Manchin and Sinema did not act in a vacuum. They were responding to a massive lobbying effort by corporate America — including many of the companies represented in Davos this week — opposing a wealth tax. That lobbying effort was successful. As a result, the expanded child tax credit expired, and 3.7 million children fell back into poverty.
Global corporate taxes have "fallen from an average of 47.5% in 1980 to 24.9% today." Many corporations pay much less — either through creative tax planning or relocating their some or all of their operations to corporate tax havens. In the United States, Biden proposed modestly increasing the corporate tax rate from 21% to 25%. The increase would have helped fund significant investments to combat climate change and important benefits for working families, like paid family leave.

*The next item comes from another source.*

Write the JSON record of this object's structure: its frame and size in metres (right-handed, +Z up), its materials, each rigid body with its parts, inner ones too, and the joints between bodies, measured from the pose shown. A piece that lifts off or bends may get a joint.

But Sinema opposed any increase in the corporate tax rate. So the climate investments were pared back, and American workers still do not have access to paid leave.
I don’t know what else to say, other than this is fucking infuriating.
Instead of bringing together the best minds, this event bringing together the fabulously wealthy to inform them of the very events and trends that will decimate their wealth. It is very much worth it for them to listen so they know what and who will try to put a leash on them. Maybe one or two will be interested to doing something uplifting for the underdogs and ordinary, but the rest will know the playbook of their opponents.
At the rate we are going, the only thing that will stop this is a worldwide depression. Everybody suffers, but a lot of the rich will also be swept away because the money they have is only backed up by our heated up economy.